The states of New York, Massachusetts, and Oregon requested to join the case brought by the Washington attorney general. The state of Minnesota is already part of the challenge.

“Smart, aggressive litigation by state attorneys general and civil rights advocates across the country successfully torpedoed President Trump’s first Muslim Ban, and I am pleased that as state AGs, we are now marshaling our resources to fight Trump’s latest, unconstitutional decree in the Ninth Circuit,” said New York’s attorney general, Eric Schneiderman, in a statement.

Signaling that the Washington case is now the priority, Schneiderman also withdrew from a separate challenge to the first order filed in the federal court in the eastern district of New York.
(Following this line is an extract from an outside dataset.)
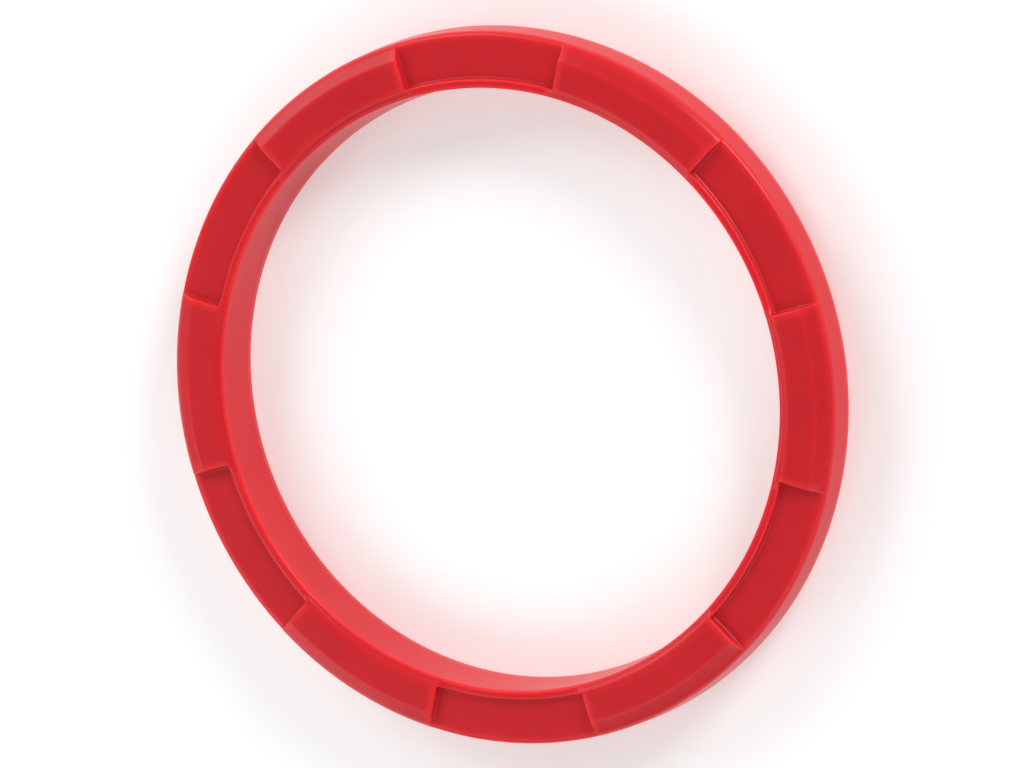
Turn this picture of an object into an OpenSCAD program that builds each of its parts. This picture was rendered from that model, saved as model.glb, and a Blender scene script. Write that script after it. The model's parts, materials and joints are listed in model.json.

The nationwide temporary restraining order against Trump’s first ban, imposed by federal judge James Robart, was upheld by the ninth circuit of appeals in February.

The Washington case contends that Trump’s ban is in violation of the US constitution’s first amendment’s equal protection clause. The claim also argues that the order is in violation of the Immigration and Nationality Act.

It cites comments made by Trump during the 2016 presidential campaign in which called for a “complete and total shutdown” of Muslims entering the US, as evidence that the ban deliberately targets a single religious group.

Once a new motion is filed, Judge Robart will have to rule on whether the temporary restraining order currently in effect can be applied to Trump’s second order.